::: Information shown :::

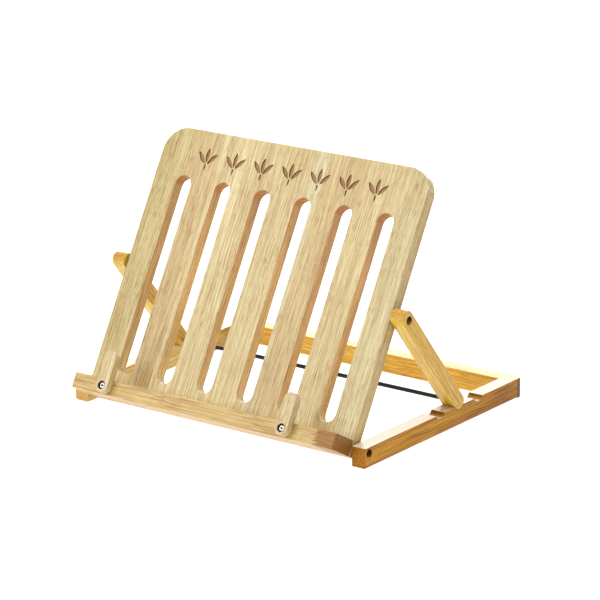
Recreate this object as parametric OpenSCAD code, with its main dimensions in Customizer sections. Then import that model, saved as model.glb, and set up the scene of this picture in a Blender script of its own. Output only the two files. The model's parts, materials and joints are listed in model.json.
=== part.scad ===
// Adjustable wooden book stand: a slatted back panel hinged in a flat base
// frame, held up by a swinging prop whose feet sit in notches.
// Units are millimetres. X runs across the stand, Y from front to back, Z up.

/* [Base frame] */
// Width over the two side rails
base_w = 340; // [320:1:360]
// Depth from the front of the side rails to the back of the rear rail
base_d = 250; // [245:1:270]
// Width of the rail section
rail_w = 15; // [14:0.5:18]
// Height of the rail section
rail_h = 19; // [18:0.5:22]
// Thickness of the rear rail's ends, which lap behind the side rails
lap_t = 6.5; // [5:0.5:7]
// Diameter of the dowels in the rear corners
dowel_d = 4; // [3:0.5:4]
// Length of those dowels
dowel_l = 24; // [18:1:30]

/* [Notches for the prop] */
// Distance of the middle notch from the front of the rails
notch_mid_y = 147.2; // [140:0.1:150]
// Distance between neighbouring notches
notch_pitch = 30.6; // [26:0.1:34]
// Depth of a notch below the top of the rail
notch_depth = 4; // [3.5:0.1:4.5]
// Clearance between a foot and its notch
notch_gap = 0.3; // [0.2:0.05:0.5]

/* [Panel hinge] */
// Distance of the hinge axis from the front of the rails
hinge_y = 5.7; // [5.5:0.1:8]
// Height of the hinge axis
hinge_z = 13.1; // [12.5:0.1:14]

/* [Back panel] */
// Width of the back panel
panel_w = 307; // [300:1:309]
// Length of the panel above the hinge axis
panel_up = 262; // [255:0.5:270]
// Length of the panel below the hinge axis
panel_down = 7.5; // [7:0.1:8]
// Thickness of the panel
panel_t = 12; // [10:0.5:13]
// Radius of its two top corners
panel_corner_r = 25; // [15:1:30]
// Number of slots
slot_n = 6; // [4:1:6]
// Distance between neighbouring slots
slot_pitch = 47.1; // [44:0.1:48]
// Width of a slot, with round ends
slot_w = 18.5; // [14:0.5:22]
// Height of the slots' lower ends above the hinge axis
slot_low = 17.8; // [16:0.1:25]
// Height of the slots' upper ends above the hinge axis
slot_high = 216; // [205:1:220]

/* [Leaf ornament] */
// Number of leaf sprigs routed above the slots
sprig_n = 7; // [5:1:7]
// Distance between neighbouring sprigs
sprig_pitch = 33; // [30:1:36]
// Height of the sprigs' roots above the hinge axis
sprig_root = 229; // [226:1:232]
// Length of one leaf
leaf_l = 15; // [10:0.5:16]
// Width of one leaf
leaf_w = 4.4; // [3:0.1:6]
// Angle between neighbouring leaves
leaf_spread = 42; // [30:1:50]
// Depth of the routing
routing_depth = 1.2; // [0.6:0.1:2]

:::

Set task -
Restate the listing exactly, starting at its first line and ending at the line where "dowel_l = 24; // [18:1:30]" occurs; include both and no other lines.

Response to this exercise -
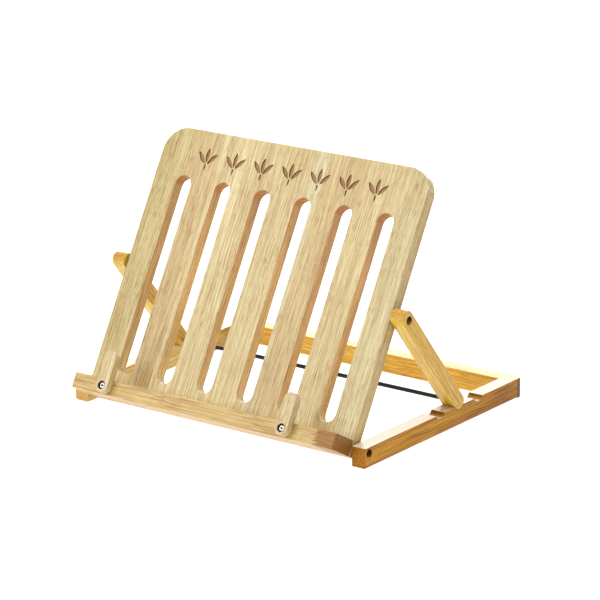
Recreate this object as parametric OpenSCAD code, with its main dimensions in Customizer sections. Then import that model, saved as model.glb, and set up the scene of this picture in a Blender script of its own. Output only the two files. The model's parts, materials and joints are listed in model.json.
=== part.scad ===
// Adjustable wooden book stand: a slatted back panel hinged in a flat base
// frame, held up by a swinging prop whose feet sit in notches.
// Units are millimetres. X runs across the stand, Y from front to back, Z up.

/* [Base frame] */
// Width over the two side rails
base_w = 340; // [320:1:360]
// Depth from the front of the side rails to the back of the rear rail
base_d = 250; // [245:1:270]
// Width of the rail section
rail_w = 15; // [14:0.5:18]
// Height of the rail section
rail_h = 19; // [18:0.5:22]
// Thickness of the rear rail's ends, which lap behind the side rails
lap_t = 6.5; // [5:0.5:7]
// Diameter of the dowels in the rear corners
dowel_d = 4; // [3:0.5:4]
// Length of those dowels
dowel_l = 24; // [18:1:30]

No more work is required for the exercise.